Regional Considerations for European Installers

European climates present varied challenges for balcony solar systems. Southern European regions experience more intense summer heat, while northern locations face prolonged cold periods and limited winter sunlight. The following guidance applies:

Climate Region	Primary Concern	Recommended Solution
Iberian Peninsula	Summer temperatures exceeding 40°C	Enhanced rear ventilation, light-colored mounting surfaces
Central Europe	Temperature cycling, occasional summer peaks	Quality microinverters with thermal derating, proper mounting spacing
Scandinavia	Cold temperatures, snow loading	Winter-rated mounting, condensation-resistant cable routing
Mediterranean Islands	High UV exposure, salt air corrosion	UV-resistant cables, corrosion-proof mounting hardware

Monitoring and Maintenance for Temperature-Challenged Systems

Regular monitoring helps identify performance degradation that may indicate temperature-related issues. Key metrics to track include:

1. Daily efficiency ratio: Compare actual generation against expected output based on solar irradiance data.
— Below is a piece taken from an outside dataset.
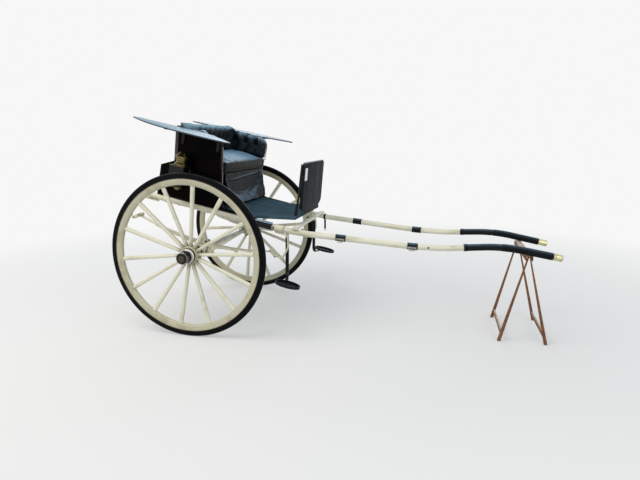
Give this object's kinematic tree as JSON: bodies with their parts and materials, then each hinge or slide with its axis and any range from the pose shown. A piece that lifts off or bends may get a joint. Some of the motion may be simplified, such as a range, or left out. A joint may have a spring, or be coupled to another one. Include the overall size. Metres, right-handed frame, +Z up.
{
  "type": "horse drawn carriage",
  "caption": "Light open driving gig with large spoked wheels, leaf springs, a padded seat under side wings, carriage lamps and curved shafts resting on a trestle.",
  "frame": {"origin": "the bottom centre of the bounding box, on the ground", "axes": "+X forward along the shafts, +Y to the carriage's left, +Z up"},
  "size_m": [3.6331, 1.76, 1.8179],
  "materials": {
    "cream_paint": "cream coach enamel over ash, fine dark lining, worn",
    "cream_metal": "cream enamel over forged steel",
    "black_paint": "black high gloss coach enamel",
    "black_metal": "gloss black enamel over steel",
    "black_leather": "smooth polished black leather",
    "seat_leather": "soft dark leather, buttoned and piped",
    "rubber_tyre": "solid black rubber, a little dusty",
    "bare_steel": "worn bare steel",
    "brass": "polished brass, a little dulled",
    "lamp_glass": "clear bevelled glass",
    "rusty_steel": "brown rust over bare steel"
  },
  "bodies": {
    "gig": {"axle": "cream_metal", "back_panel": "black_paint", "boot_top": "black_paint", "crossbar": "cream_paint", "dash_irons": "black_metal", "dashboard": "black_leather", "floor": "black_paint", "front_scroll_irons": "cream_metal", "hanging_strap": "black_leather", "lamp_brackets": "black_metal", "lamp_brass": "brass", "lamp_cases": "black_metal", "lamp_glasses": "lamp_glass", "left_shaft": "cream_paint", "left_side_panel": "black_paint", "left_spring": "cream_metal", "left_step": "black_metal", "left_wing": "black_paint", "rear_panel": "black_paint", "rear_scroll_irons": "cream_metal", "right_shaft": "cream_paint", "right_side_panel": "black_paint", "right_spring": "cream_metal", "right_step": "black_metal", "right_wing": "black_paint", "seat_back": "seat_leather", "seat_board": "black_paint", "seat_cushion": "seat_leather", "seat_fall": "seat_leather", "seat_front": "black_paint", "shackles": "cream_metal", "shaft_bands": "black_leather", "shaft_leathers": "black_leather", "shaft_sockets": "black_metal", "shaft_staples": "bare_steel", "shaft_tips": "brass", "sills": "cream_paint", "spring_clips": "cream_metal", "toe_board": "black_paint", "trestle_beam": "rusty_steel", "trestle_legs": "rusty_steel", "trestle_rails": "rusty_steel", "wing_irons": "black_metal"},
    "wheel_left": {"left_wheel_cap": "black_paint", "left_wheel_channel": "black_metal", "left_wheel_disc": "brass", "left_wheel_felloe": "cream_paint", "left_wheel_hoops": "black_paint", "left_wheel_spokes": "cream_paint", "left_wheel_tyre": "rubber_tyre"},
    "wheel_right": {"right_wheel_cap": "black_paint", "right_wheel_channel": "black_metal", "right_wheel_disc": "brass", "right_wheel_felloe": "cream_paint", "right_wheel_hoops": "black_paint", "right_wheel_spokes": "cream_paint", "right_wheel_tyre": "rubber_tyre"}
  },
  "joints": [
    {"name": "wheel_left_turn", "type": "hinge", "parent": "gig", "child": "wheel_left", "pos_m": [-1.13222, 0.764, 0.685], "axis": [0, 1, 0], "continuous": true},
    {"name": "wheel_right_turn", "type": "hinge", "parent": "gig", "child": "wheel_right", "pos_m": [-1.13222, -0.764, 0.685], "axis": [0, 1, 0], "continuous": true}
  ]
}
Consistent deviation indicates potential issues.
2. Inverter operating temperature: Where monitoring systems provide temperature data, watch for trends indicating inadequate cooling or inverter stress.
3. Seasonal performance comparison: Compare identical periods across years to identify progressive degradation that thermal cycling might cause.

For installers and homeowners in regions experiencing significant temperature extremes, selecting systems with extended temperature warranties and proven track records in similar climates provides the most reliable path to sustained performance over the system’s 25+ year operational life.